**WORK INSTRUCTIONS:** Copy every line of the data exactly, leaving nothing out.

#### DATA SECTION

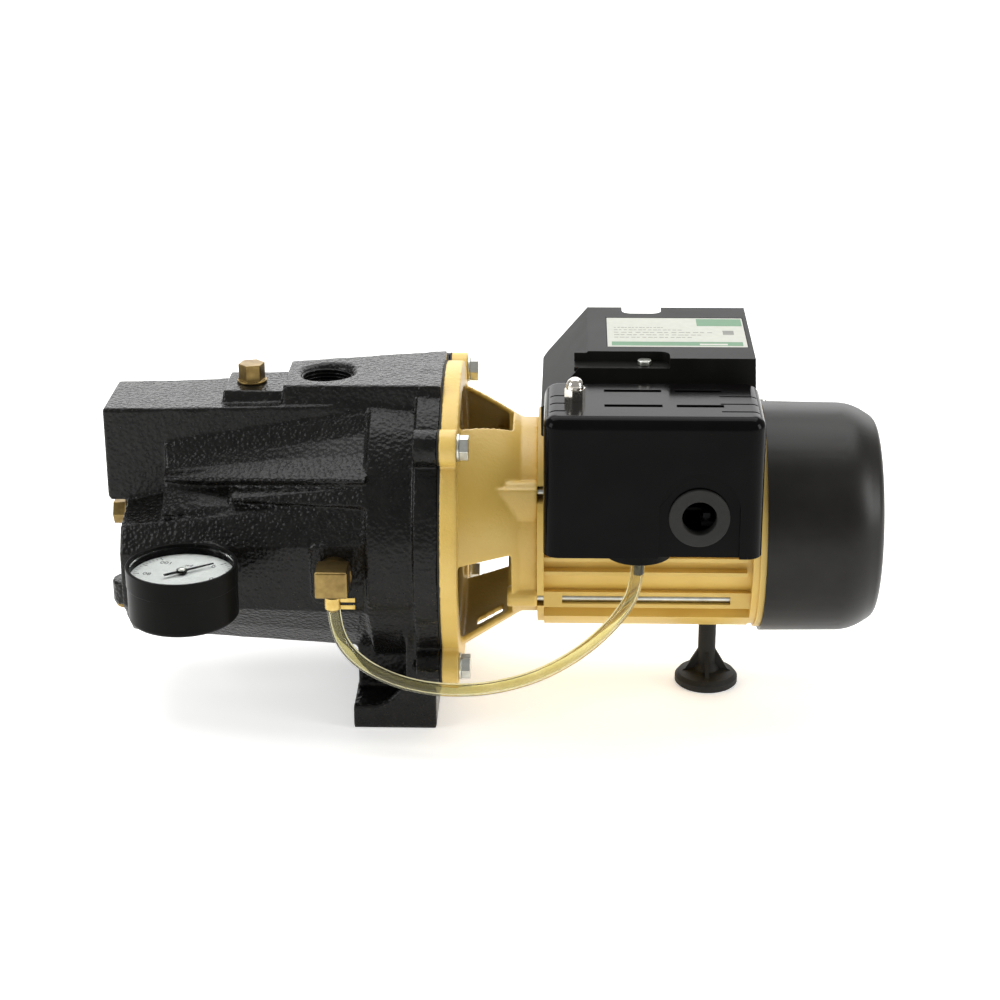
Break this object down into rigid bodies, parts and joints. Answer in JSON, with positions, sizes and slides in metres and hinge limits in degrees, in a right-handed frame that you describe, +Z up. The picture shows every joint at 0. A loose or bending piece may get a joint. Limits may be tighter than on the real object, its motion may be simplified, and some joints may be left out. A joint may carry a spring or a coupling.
{
  "type": "shallow well jet pump",
  "caption": "Horizontal jet pump: cast-iron casing with built-in ejector, finned motor on a lantern bracket, pressure gauge, clear sensing tube and pressure switch.",
  "frame": {"origin": "on the ground, midway between the two foot bolts of the pump casing", "axes": "+X along the shaft from the suction port to the fan, +Z up, -Y towards the gauge and switch"},
  "size_m": [0.4693, 0.2402, 0.2299],
  "materials": {
    "black_cast_iron": "textured black paint on cast iron",
    "cream_enamel": "yellow cream enamel on die-cast aluminium",
    "gloss_black_plastic": "glossy moulded plastic",
    "black_plastic": "satin moulded plastic",
    "black_enamel": "satin black enamel on steel",
    "brass": "turned",
    "zinc_steel": "zinc plated",
    "nickel": "nickel plated",
    "yellow_zinc": "yellow zinc plated",
    "steel": "ground",
    "black_rubber": "moulded",
    "seal_fibre": "fibre",
    "clear_vinyl": "clear vinyl",
    "clear_window": "clear polycarbonate",
    "dial_white": "printed",
    "label_film": "printed film",
    "white_plastic": "moulded",
    "engineering_plastic": "glass-filled, moulded",
    "ceramic": "ceramic ring",
    "lamination_steel": "stacked laminations",
    "copper_wire": "enamelled copper wire",
    "bronze": "spring bronze"
  },
  "bodies": {
    "pump": {"pump_casing": "black_cast_iron", "motor_bracket": "cream_enamel", "motor_frame": "cream_enamel", "rear_shield": "cream_enamel", "switch_cover": "gloss_black_plastic", "fan_cover": "black_plastic", "capacitor_box_cover": "black_plastic", "capacitor_box_base": "black_plastic", "gauge_case": "black_enamel", "gauge_bezel": "black_enamel", "priming_and_drain_plugs": "brass", "nozzle_access_plug": "brass", "elbow_fitting": "brass", "gauge_stem_and_frame": "brass", "bourdon_tube": "bronze", "flange_bolts_and_washers": "zinc_steel", "tie_rods_and_nuts": "zinc_steel", "cover_screws": "zinc_steel", "switch_studs_and_pins": "zinc_steel", "switch_base": "zinc_steel", "switch_port_dome": "zinc_steel", "switch_acorn_nut": "nickel", "hose_clamp": "yellow_zinc", "bearing_outer_races": "steel", "bearing_wave_spring": "steel", "switch_range_spring": "steel", "seal_plate": "black_cast_iron", "motor_foot": "black_rubber", "switch_grommet": "black_rubber", "venturi_o_ring": "black_rubber", "switch_diaphragm": "black_rubber", "casing_gasket": "seal_fibre", "pressure_tube": "clear_vinyl", "gauge_window": "clear_window", "gauge_dial": "dial_white", "rating_label": "label_film", "run_capacitor": "white_plastic", "box_terminal_block": "white_plastic", "switch_terminal_block": "engineering_plastic", "diffuser": "engineering_plastic", "ejector_nozzle": "engineering_plastic", "venturi_tube": "engineering_plastic", "seal_seat": "ceramic", "stator_core": "lamination_steel", "stator_windings": "copper_wire"},
    "rotor": {"motor_shaft": "steel", "rotor_core": "lamination_steel", "impeller": "engineering_plastic", "impeller_nut_and_key": "brass", "shaft_seal_cartridge": "steel", "shaft_slinger": "black_rubber", "bearing_inner_races": "steel", "cooling_fan": "engineering_plastic"},
    "front_ball_set": {"front_bearing_balls_and_cage": "steel"},
    "rear_ball_set": {"rear_bearing_balls_and_cage": "steel"},
    "gauge_pointer": {"gauge_needle_and_pinion": "steel"},
    "gauge_quadrant": {"gauge_quadrant": "brass"},
    "switch_lever": {"switch_lever": "zinc_steel", "switch_contact_bar": "engineering_plastic"},
    "switch_plunger": {"switch_plunger": "zinc_steel"}
  },
  "joints": [
    {"name": "rotor_spin", "type": "hinge", "parent": "pump", "child": "rotor", "pos_m": [0, 0, 0.112], "axis": [1, 0, 0], "continuous": true},
    {"name": "front_ball_set_spin", "type": "hinge", "parent": "pump", "child": "front_ball_set", "pos_m": [0.0735, 0, 0.112], "axis": [1, 0, 0], "continuous": true},
    {"name": "rear_ball_set_spin", "type": "hinge", "parent": "pump", "child": "rear_ball_set", "pos_m": [0.2045, 0, 0.112], "axis": [1, 0, 0], "continuous": true},
    {"name": "pointer_turn", "type": "hinge", "parent": "pump", "child": "gauge_pointer", "pos_m": [-0.1188, -0.115, 0.1087], "axis": [0, 0, -1], "range_deg": [0, 270], "stiffness_Nm_per_rad": 0.0002, "deforming": ["bourdon_tube"]},
    {"name": "quadrant_turn", "type": "hinge", "parent": "pump", "child": "gauge_quadrant", "pos_m": [-0.13662, -0.11186, 0.1087], "axis": [0, 0, -1], "range_deg": [-31, 1]},
    {"name": "lever_tilt", "type": "hinge", "parent": "pump", "child": "switch_lever", "pos_m": [0.1185, -0.091, 0.1555], "axis": [0, -1, 0], "range_deg": [0, 3], "stiffness_Nm_per_rad": 5, "springref_deg": -2.86, "deforming": ["switch_range_spring"]},
    {"name": "plunger_slide", "type": "slide", "parent": "pump", "child": "switch_plunger", "axis": [0, 0, 1], "range_m": [0, 0.0013]}
  ],
  "couplings": [
    {"joint": "front_ball_set_spin", "follows": "rotor_spin", "ratio": 0.3812},
    {"joint": "rear_ball_set_spin", "follows": "rotor_spin", "ratio": 0.3812},
    {"joint": "quadrant_turn", "follows": "pointer_turn", "ratio": -0.11111},
    {"joint": "plunger_slide", "follows": "lever_tilt", "m_per_rad": 0.022}
  ]
}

########

**REPLY:**
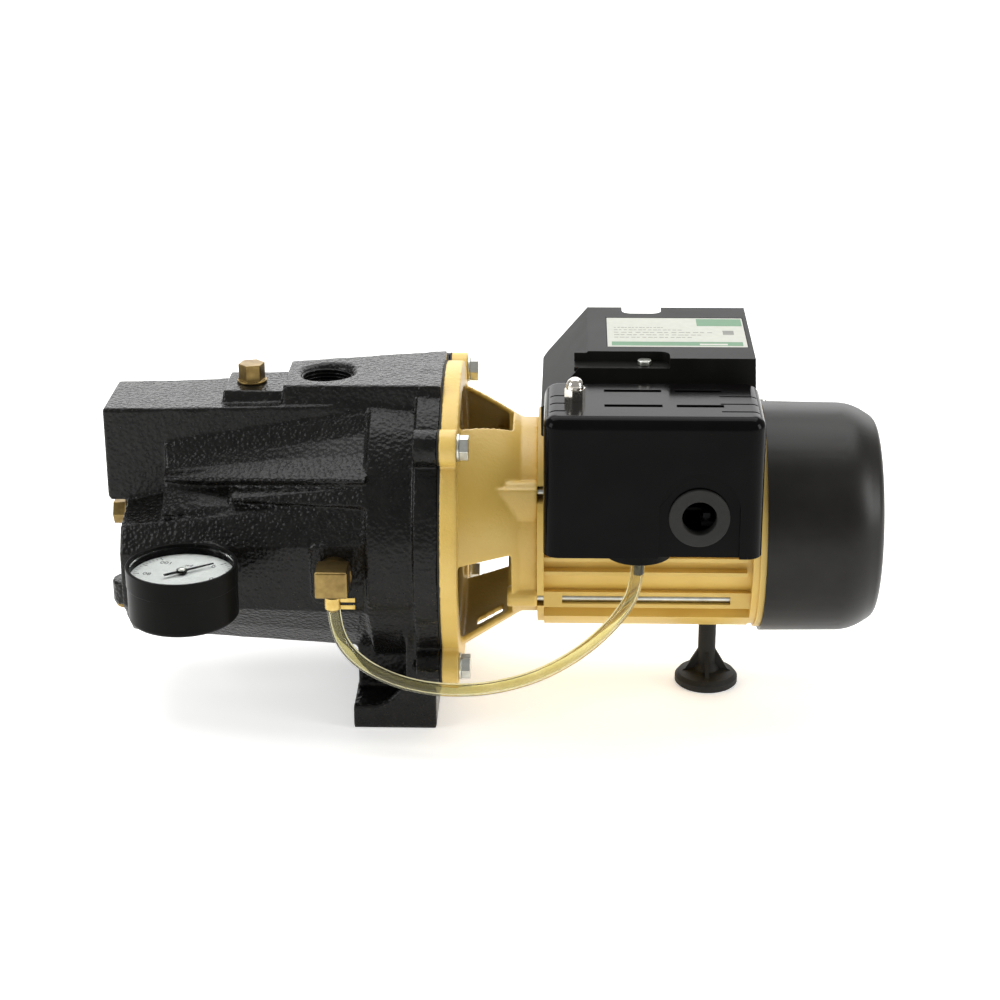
Break this object down into rigid bodies, parts and joints. Answer in JSON, with positions, sizes and slides in metres and hinge limits in degrees, in a right-handed frame that you describe, +Z up. The picture shows every joint at 0. A loose or bending piece may get a joint. Limits may be tighter than on the real object, its motion may be simplified, and some joints may be left out. A joint may carry a spring or a coupling.
{
  "type": "shallow well jet pump",
  "caption": "Horizontal jet pump: cast-iron casing with built-in ejector, finned motor on a lantern bracket, pressure gauge, clear sensing tube and pressure switch.",
  "frame": {"origin": "on the ground, midway between the two foot bolts of the pump casing", "axes": "+X along the shaft from the suction port to the fan, +Z up, -Y towards the gauge and switch"},
  "size_m": [0.4693, 0.2402, 0.2299],
  "materials": {
    "black_cast_iron": "textured black paint on cast iron",
    "cream_enamel": "yellow cream enamel on die-cast aluminium",
    "gloss_black_plastic": "glossy moulded plastic",
    "black_plastic": "satin moulded plastic",
    "black_enamel": "satin black enamel on steel",
    "brass": "turned",
    "zinc_steel": "zinc plated",
    "nickel": "nickel plated",
    "yellow_zinc": "yellow zinc plated",
    "steel": "ground",
    "black_rubber": "moulded",
    "seal_fibre": "fibre",
    "clear_vinyl": "clear vinyl",
    "clear_window": "clear polycarbonate",
    "dial_white": "printed",
    "label_film": "printed film",
    "white_plastic": "moulded",
    "engineering_plastic": "glass-filled, moulded",
    "ceramic": "ceramic ring",
    "lamination_steel": "stacked laminations",
    "copper_wire": "enamelled copper wire",
    "bronze": "spring bronze"
  },
  "bodies": {
    "pump": {"pump_casing": "black_cast_iron", "motor_bracket": "cream_enamel", "motor_frame": "cream_enamel", "rear_shield": "cream_enamel", "switch_cover": "gloss_black_plastic", "fan_cover": "black_plastic", "capacitor_box_cover": "black_plastic", "capacitor_box_base": "black_plastic", "gauge_case": "black_enamel", "gauge_bezel": "black_enamel", "priming_and_drain_plugs": "brass", "nozzle_access_plug": "brass", "elbow_fitting": "brass", "gauge_stem_and_frame": "brass", "bourdon_tube": "bronze", "flange_bolts_and_washers": "zinc_steel", "tie_rods_and_nuts": "zinc_steel", "cover_screws": "zinc_steel", "switch_studs_and_pins": "zinc_steel", "switch_base": "zinc_steel", "switch_port_dome": "zinc_steel", "switch_acorn_nut": "nickel", "hose_clamp": "yellow_zinc", "bearing_outer_races": "steel", "bearing_wave_spring": "steel", "switch_range_spring": "steel", "seal_plate": "black_cast_iron", "motor_foot": "black_rubber", "switch_grommet": "black_rubber", "venturi_o_ring": "black_rubber", "switch_diaphragm": "black_rubber", "casing_gasket": "seal_fibre", "pressure_tube": "clear_vinyl", "gauge_window": "clear_window", "gauge_dial": "dial_white", "rating_label": "label_film", "run_capacitor": "white_plastic", "box_terminal_block": "white_plastic", "switch_terminal_block": "engineering_plastic", "diffuser": "engineering_plastic", "ejector_nozzle": "engineering_plastic", "venturi_tube": "engineering_plastic", "seal_seat": "ceramic", "stator_core": "lamination_steel", "stator_windings": "copper_wire"},
    "rotor": {"motor_shaft": "steel", "rotor_core": "lamination_steel", "impeller": "engineering_plastic", "impeller_nut_and_key": "brass", "shaft_seal_cartridge": "steel", "shaft_slinger": "black_rubber", "bearing_inner_races": "steel", "cooling_fan": "engineering_plastic"},
    "front_ball_set": {"front_bearing_balls_and_cage": "steel"},
    "rear_ball_set": {"rear_bearing_balls_and_cage": "steel"},
    "gauge_pointer": {"gauge_needle_and_pinion": "steel"},
    "gauge_quadrant": {"gauge_quadrant": "brass"},
    "switch_lever": {"switch_lever": "zinc_steel", "switch_contact_bar": "engineering_plastic"},
    "switch_plunger": {"switch_plunger": "zinc_steel"}
  },
  "joints": [
    {"name": "rotor_spin", "type": "hinge", "parent": "pump", "child": "rotor", "pos_m": [0, 0, 0.112], "axis": [1, 0, 0], "continuous": true},
    {"name": "front_ball_set_spin", "type": "hinge", "parent": "pump", "child": "front_ball_set", "pos_m": [0.0735, 0, 0.112], "axis": [1, 0, 0], "continuous": true},
    {"name": "rear_ball_set_spin", "type": "hinge", "parent": "pump", "child": "rear_ball_set", "pos_m": [0.2045, 0, 0.112], "axis": [1, 0, 0], "continuous": true},
    {"name": "pointer_turn", "type": "hinge", "parent": "pump", "child": "gauge_pointer", "pos_m": [-0.1188, -0.115, 0.1087], "axis": [0, 0, -1], "range_deg": [0, 270], "stiffness_Nm_per_rad": 0.0002, "deforming": ["bourdon_tube"]},
    {"name": "quadrant_turn", "type": "hinge", "parent": "pump", "child": "gauge_quadrant", "pos_m": [-0.13662, -0.11186, 0.1087], "axis": [0, 0, -1], "range_deg": [-31, 1]},
    {"name": "lever_tilt", "type": "hinge", "parent": "pump", "child": "switch_lever", "pos_m": [0.1185, -0.091, 0.1555], "axis": [0, -1, 0], "range_deg": [0, 3], "stiffness_Nm_per_rad": 5, "springref_deg": -2.86, "deforming": ["switch_range_spring"]},
    {"name": "plunger_slide", "type": "slide", "parent": "pump", "child": "switch_plunger", "axis": [0, 0, 1], "range_m": [0, 0.0013]}
  ],
  "couplings": [
    {"joint": "front_ball_set_spin", "follows": "rotor_spin", "ratio": 0.3812},
    {"joint": "rear_ball_set_spin", "follows": "rotor_spin", "ratio": 0.3812},
    {"joint": "quadrant_turn", "follows": "pointer_turn", "ratio": -0.11111},
    {"joint": "plunger_slide", "follows": "lever_tilt", "m_per_rad": 0.022}
  ]
}